Manual CAPTCHA solving can technically work with hCaptcha, but it's not a practical choice when you're dealing with a lot of hCaptcha challenges. hCaptcha is designed to be tough for automated bots, so solving it by hand can be slow and isn't great for big web scraping projects.

Whether manual CAPTCHA solving makes sense depends on how much scraping you're doing, how many hCaptchas you're facing, and how much time you're willing to spend. For small or occasional scraping tasks, it might be okay. But if the project is large or automated, there are more efficient methods to handle hCaptcha, like using CAPTCHA solving services or automated browser tools.

### 2.Leveraging CAPTCHA Solving Services:
    We can use third-party CAPTCHA solving services with Python. For example, using 2Captcha's API

In [None]:
import requests

api_key = "Your_API_Key"
response = requests.post(f"http://2captcha.com/in.php?key={api_key}&method=hcaptcha&sitekey=SITE_KEY&url=URL_TO_SCRAPED_PAGE")



### 3.Headless Browsers:
    Description: Web browsers run in the background to mimic human interaction.
    Benefits: Mimics human behavior, handles complex CAPTCHAs.
    Considerations: Requires coding skills, can be resource-intensive



#### Sample code can be used in nodejs:
    

In [None]:
const puppeteer = require("puppeteer");

(async () => {
  const browser = await puppeteer.launch();
  const page = await browser.newPage();
  await page.goto("URL_of_the_Page_with_CAPTCHA");
  await browser.close();
})();


#### Summary:

Headless Browsers: Tools like Puppeteer and Selenium allow developers to automate interactions with web pages,
including solving CAPTCHAs. This approach can be effective but may require more complex scripting

### 4. Distributed Scraping:
    Description: Using multiple IP addresses or instances to distribute scraping workload.
    Benefits: Reduces the impact on individual IPs, enhances scalability.
    Considerations: Requires infrastructure setup and management.

#### Summary:

##### Distributed Scraping:
    Distribute the scraping workload across multiple machines or instances to reduce the load on any single IP address.
    Rotate your IP addresses using proxy servers to avoid detection and IP blocking.
    Proxy services allow you to distribute the scraping load across multiple IPs, making it more challenging for websites to         identify and block your activities.
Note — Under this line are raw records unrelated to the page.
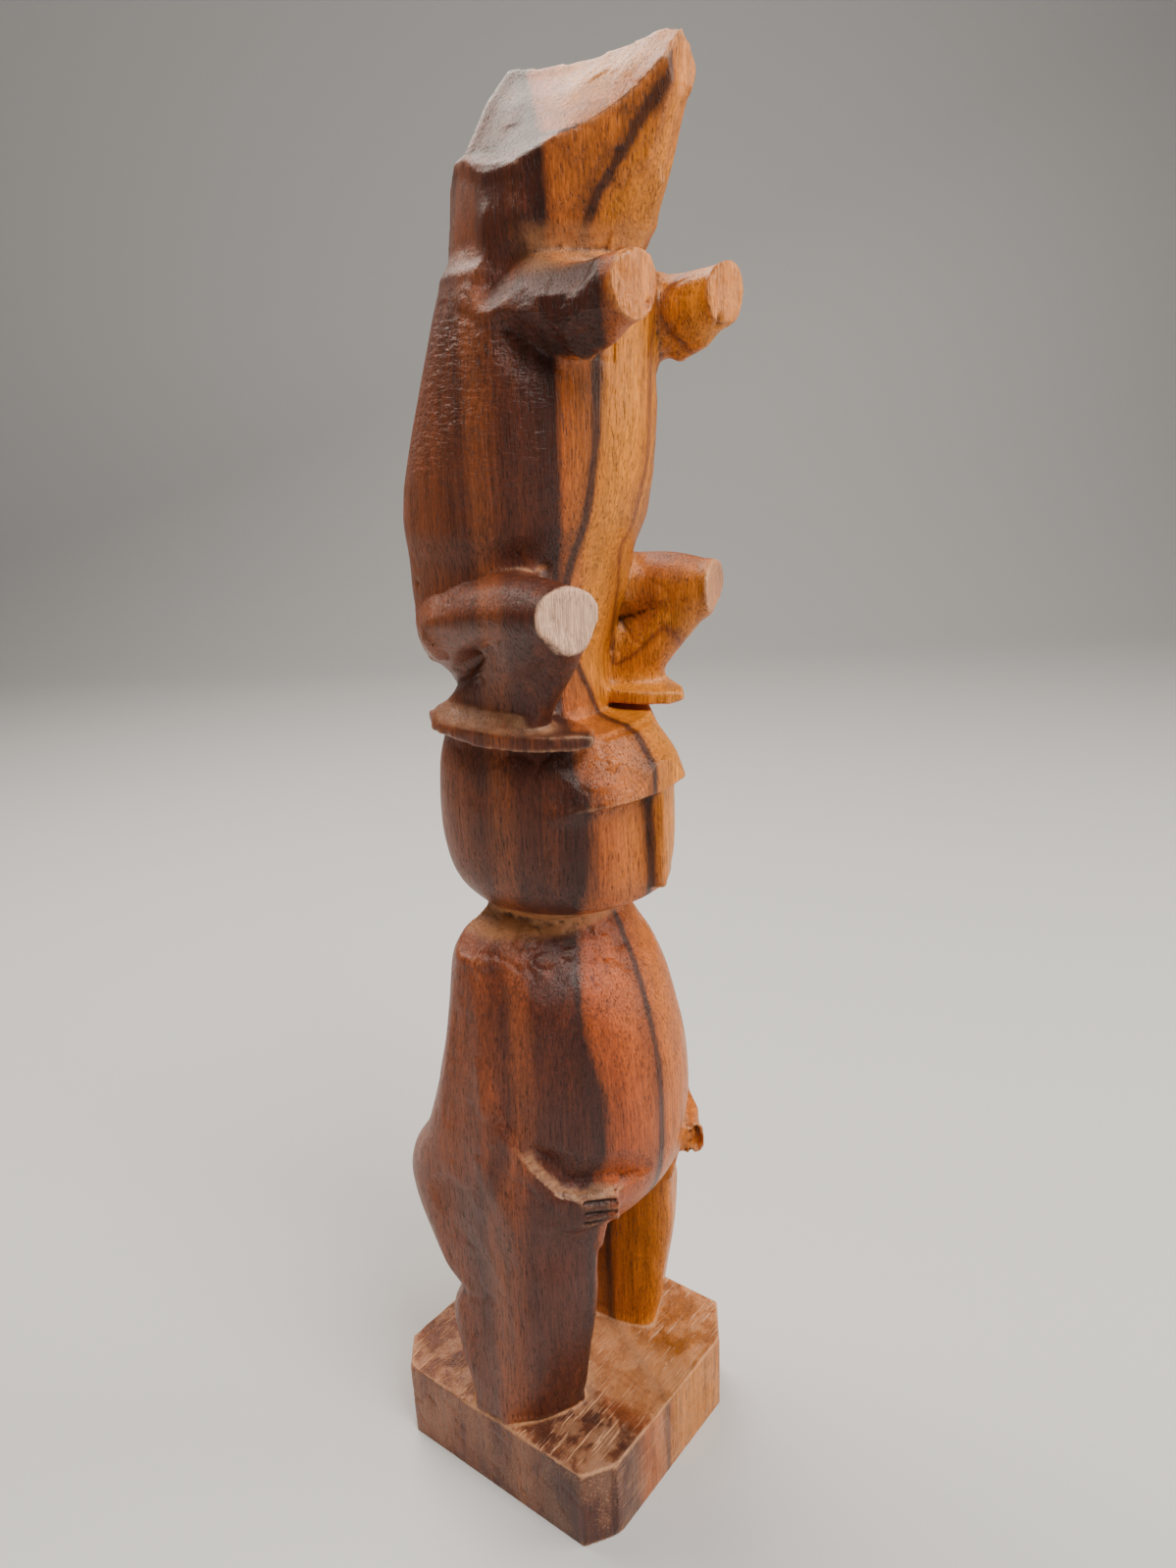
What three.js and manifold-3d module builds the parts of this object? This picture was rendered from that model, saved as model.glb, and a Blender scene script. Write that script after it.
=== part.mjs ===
// Carved hardwood totem pole: a bear squatting on the head of a standing figure, with the
// square base left on the same block. Millimetres, +Z up, the figures look towards -Y.
// The whole pole is one piece of wood, so every form below is joined into one solid.
import * as THREE from 'three';
import { mergeVertices } from 'three/addons/utils/BufferGeometryUtils.js';
import Module from 'manifold-3d';

const wasm = await Module();
wasm.setup();

// Driving dimensions, in millimetres
const POLE_HEIGHT = 300;
const BLOCK_HALF_WIDTH = 30.5; // the squared timber, left and right
const BLOCK_HALF_DEPTH = 32; // the squared timber, front and back
const BASE_TOP = 21;
const HEAD_TOP = 184.5; // flat top of the lower head, where the bear's feet stand
const ARM_END = -38.6; // sawn ends of the bear's forelegs
const KNEE_END = { x: 24.3, y: -29.3, z: 210, turn: 16 }; // sawn ends of the bear's knees
const LEFT_KNEE_DROP = 1.2; // the bear's left thigh sits lower than the right
const LEFT_FOREARM_PROUD = 2.6; // the figure's left forearm stands out more than the right
const FOOT_THICKNESS = 3;
const LEFT_FOOT_RISE = 1.8; // the bear's left foot was left higher than the right

// Facets round each kind of form
const TRUNK_FACETS = 36;
const LIMB_FACETS = 20;

// ---- solids from rings -------------------------------------------------------------------

// A superellipse ring. across and up are the half axes; below the centre line down takes the
// place of up. square is the exponent: 2 is an ellipse, more is a squarer section.
function ring({ centre, across, up, down = up, square = 2, facets = LIMB_FACETS }) {
  const points = [];
  for (let i = 0; i < facets; i++) {
    const angle = (2 * Math.PI * (i + 0.5)) / facets;
    const bend = (value) => Math.sign(value) * Math.abs(value) ** (2 / square);
    const along = bend(Math.cos(angle));
    const rise = bend(Math.sin(angle));
    points.push(
      centre.clone().addScaledVector(across, along).addScaledVector(rise > 0 ? up : down, rise),
    );
  }
  return points;
}

// A closed skin over a row of rings, flat at both ends.
function loft(rings) {
  const count = rings[0].length;
  const points = rings.flat();
  const faces = [];
  for (let level = 0; level + 1 < rings.length; level++) {
    for (let i = 0; i < count; i++) {
      const next = (i + 1) % count;
      const a = level * count + i;
      const b = level * count + next;
      faces.push(a, b, a + count, b, b + count, a + count);
    }
  }
  for (const level of [0, rings.length - 1]) {
    const middle = new THREE.Vector3();
    rings[level].forEach((point) => middle.addScaledVector(point, 1 / count));
    const hub = points.push(middle) - 1;
    for (let i = 0; i < count; i++) {
      const a = level * count + i;
      const b = level * count + ((i + 1) % count);
      faces.push(...(level === 0 ? [b, a, hub] : [a, b, hub]));
    }
  }
  const geometry = new THREE.BufferGeometry().setFromPoints(points);
  geometry.setIndex(faces);
  return solid(geometry);
}

// A manifold solid from a closed geometry, its faces turned outwards.
function solid(geometry) {
  const bare = geometry.clone();
  bare.deleteAttribute('normal');
  bare.deleteAttribute('uv');
  const merged = mergeVertices(bare, 1e-4);
  const vertices = merged.attributes.position.array;
  const index = Array.from(merged.index.array);
  const corner = (i) => new THREE.Vector3().fromArray(vertices, 3 * index[i]);
  let volume = 0;
  for (let i = 0; i < index.length; i += 3) {
    volume += corner(i).dot(corner(i + 1).cross(corner(i + 2)));
  }
  if (volume < 0) index.reverse();
  return new wasm.Manifold(
    new wasm.Mesh({
      numProp: 3,
      vertProperties: Float32Array.from(vertices),
      triVerts: Uint32Array.from(index),
    }),
  );
}

// A trunk: level rings, each [height, middle y, half width, front depth, back depth, square].
// slope lifts the front of every ring, in millimetres for each millimetre forwards.
function trunk(levels, { middleX = 0, slope = 0 } = {}) {
  return loft(
    levels.map(([z, y, halfWidth, front, back, square = 2.3]) =>
      ring({
        centre: new THREE.Vector3(middleX, y, z),
        across: new THREE.Vector3(halfWidth, 0, 0),
        up: new THREE.Vector3(0, back, -slope * back),
        down: new THREE.Vector3(0, front, -slope * front),
        square,
        facets: TRUNK_FACETS,
      }),
    ),
  );
}

// A post: level rings through a few named corners, rounded between them.
function post(levels, corners) {
  return loft(
    levels.map((level) => {
      const path = new THREE.CatmullRomCurve3(corners(level), true, 'catmullrom', 0.5);
      return path.getPoints(TRUNK_FACETS).slice(0, TRUNK_FACETS);
    }),
  );
}

// A limb that runs forwards: upright rings, each [y, x, z, half width, rise, drop, square].
function reach(stations, hand) {
  return loft(
    stations.map(([y, x, z, halfWidth, rise, drop, square = 2.2]) =>
      ring({
        centre: new THREE.Vector3(hand * x, y, z),
        across: new THREE.Vector3(halfWidth, 0, 0),
        up: new THREE.Vector3(0, 0, rise),
        down: new THREE.Vector3(0, 0, drop),
        square,
      }),
    ),
  );
}

// A block that takes away everything beyond a plane through a point.
function beyond(point, normal, size = 80) {
  const box = new THREE.BoxGeometry(size, size, size);
  const way = normal.clone().normalize();
  box.applyQuaternion(new THREE.Quaternion().setFromUnitVectors(new THREE.Vector3(0, 0, 1), way));
  const middle = point.clone().addScaledVector(way, size / 2);
  box.translate(middle.x, middle.y, middle.z);
  return solid(box);
}

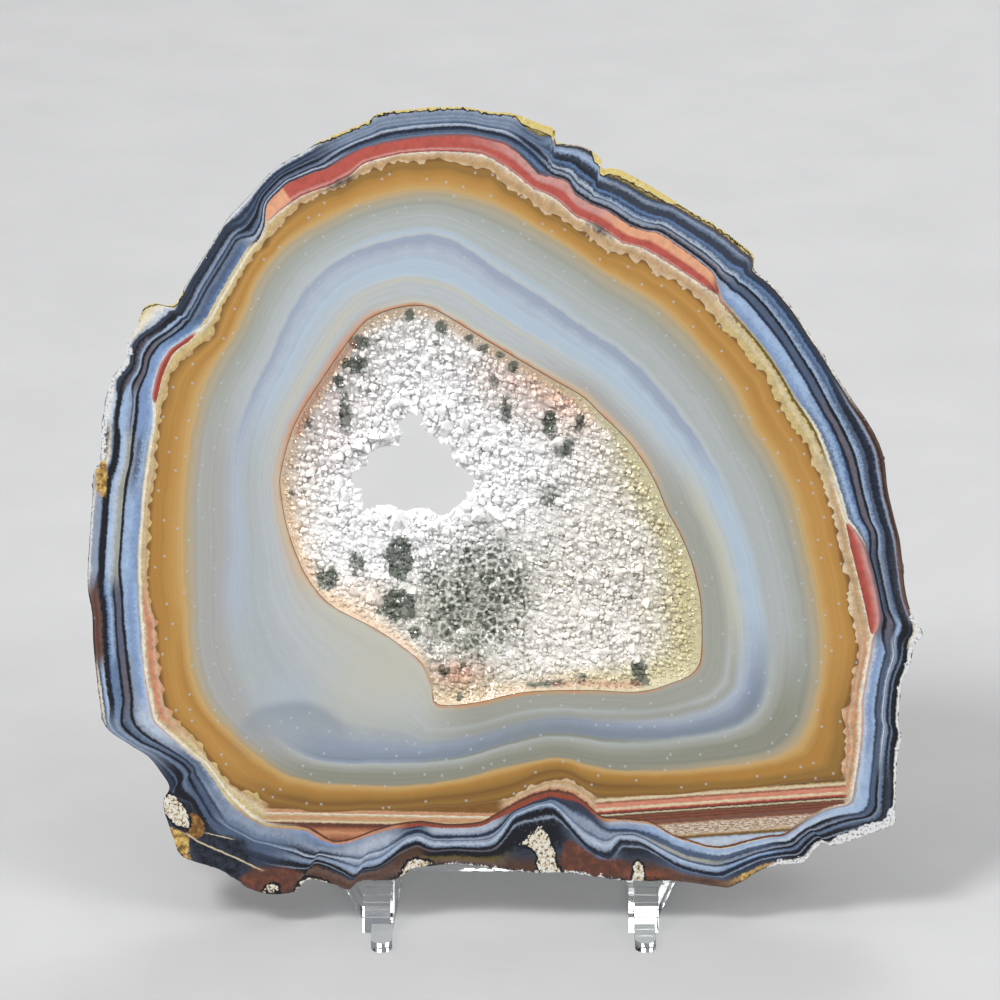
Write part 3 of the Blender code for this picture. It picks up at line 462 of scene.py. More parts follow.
# Soft bands from the crust's scalloped edge (0) to the cavity (100); the amber has half
# faded at 33 and the lavender line lies at 67
INNER_BANDS = {
    "upper": ((-18, 98), (0, 94),
        (0, 2, 7, 12, 20, 27, 33, 40, 50, 57, 61, 63.5, 65.5, 68, 72, 79, 84, 86.5, 88.5, 95, 98.5, 100),
        "umber bronze bronze ochre amber honey fade sage silver silver iceblue mist lavender "
        "lavender lilac iceblue iceblue glow mist mist glow orange"),
    "upper_right": ((25, 81), (34, 71),
        (0, 3, 10, 16, 22, 28, 34, 42, 52, 60, 63, 65, 68, 73, 80, 86, 94, 100),
        "umber ochre amber ochre amber honey fade sage silver silver mist lavender lavender "
        "iceblue iceblue mist dove sand"),
    "right": ((42, 52), (43, 38),
        (0, 3, 10, 20, 27, 34, 40, 50, 60, 66, 72, 80, 88, 100),
        "umber ochre amber amber honey fade sage silver silver iceblue iceblue glow sage sage"),
    "lower_right": ((40, 22), (32, 20),
        (0, 4, 9, 14, 22, 29, 34, 39, 50, 56, 60, 63.5, 67, 71, 76, 81, 85, 88, 100),
        "umber bronze bronze ochre ochre honey fade moss moss sage silver dusk dusk haze lilac "
        "sage silver sage sage"),
    "lower": ((14, 17), (-4, 15),
        (0, 5, 12, 16, 24, 30, 34.5, 44, 53, 57.5, 60, 63.5, 68, 74, 80, 84, 87, 96, 100),
        "umber bronze umber bronze ochre honey moss moss sage silver moss dusk dusk haze sage "
        "silver sage sage tan"),
    "lower_left": ((-20, 13), (-27, 14),
        (0, 5, 10, 14, 22, 30, 34.5, 46, 53, 58, 61, 65, 70, 78, 86, 100),
        "umber bronze umber bronze ochre honey moss moss sage silver haze dusk haze silver mist "
        "glow"),
    "left_corner": ((-38, 22), (-42, 30),
        (0, 4, 14, 24, 31, 36, 42, 55, 67, 76, 86, 100),
        "umber ochre amber ochre honey fade dove dove silver silver mist glow"),
    "left": ((-46, 42), (-45.5, 58),
        (0, 4, 12, 20, 30, 36, 42, 55, 67, 76, 90, 100),
        "umber ochre ochre amber honey fade dove dove lilac silver mist sand"),
    "upper_left": ((-39, 76), (-32, 88),
        (0, 3, 10, 18, 27, 34, 42, 54, 62, 66, 70, 78, 86, 90, 95, 100),
        "umber bronze amber ochre honey fade sage silver mist lavender lilac iceblue mist glow "
        "mist orange"),
}

# Level lines that fill the bottom: height in mm and colour
RIGHT_LEVELS = (
    (3.6, 5.4, 5.7, 5.9, 6.2, 7.6, 8.0, 8.25, 8.5, 8.7, 8.9, 9.1, 9.3, 9.5, 9.75, 9.85, 10.0,
     10.05, 10.2, 10.3, 10.5, 10.7, 10.8, 11.3, 11.5, 11.7, 11.8, 11.95, 12.1, 12.3, 12.6),
    "mist pale olive umber sand sand rust cocoa rust maroon rust maroon rust brown cream "
    "brown brown red red salmon cream cream salmon salmon rust sand cream cream tan olive umber")
LEFT_LEVELS = (
    (5.0, 5.7, 6.2, 7.3, 8.0, 8.2, 8.55, 8.7, 8.85, 9.0, 9.3, 9.4, 9.5, 9.75, 9.9, 10.05,
     10.25, 10.4, 10.6),
    "tan sand rust apricot rust maroon maroon sand cream tan tan salmon tan sand chalk tan "
    "salmon tan umber")


def linear(colour):
    """Linear values of an sRGB colour of 0 to 255."""
    channels = [c / 255 for c in colour]
    return [c / 12.92 if c <= 0.04045 else ((c + 0.055) / 1.055) ** 2.4 for c in channels]


def srgb(name):
    """A palette colour as linear values, made darker by what the studio lights add."""
    return (*[value / LIGHT_GAIN for value in linear(PALETTE[name])], 1.0)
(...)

### 5. CAPTCHA Solving Services:
    Description: Third-party services that automatically solve CAPTCHAs.
    Benefits: Fast and efficient, works well for high volumes.
    Considerations: Costs involved, potential reliance on external services.

#### Summary:

CAPTCHA Solving Services: Third-party services like 2Captcha and Anti-Captcha provide APIs to automate CAPTCHA solving. Developers can integrate these services into their scraping code.

### 6.Continuous Monitoring and Adaptive Strategies:
    Description: Monitoring scraping activity for changes and adapting to counter obstacles.
    Benefits: Helps maintain scraping effectiveness over time.
    Considerations: Requires ongoing attention and adjustments.

#### Continuous Monitoring:
    

#### Scraping Activity Logs: 
    Instruct the developer to keep detailed logs of scraping activities, including the frequency of encountering hCaptcha           challenges, any changes in website behavior, and other relevant data.

#### Set Up Alerts: 
    Use monitoring tools or scripts to set up alerts for abnormal activity. For instance, if there's a sudden increase in           hCaptcha challenges, the developer should receive an alert

#### Regular Review:
    Encourage the developer to regularly review the logs and alerts to identify any patterns or changes in hCaptcha
    behavior.
    This will help in early detection of issues.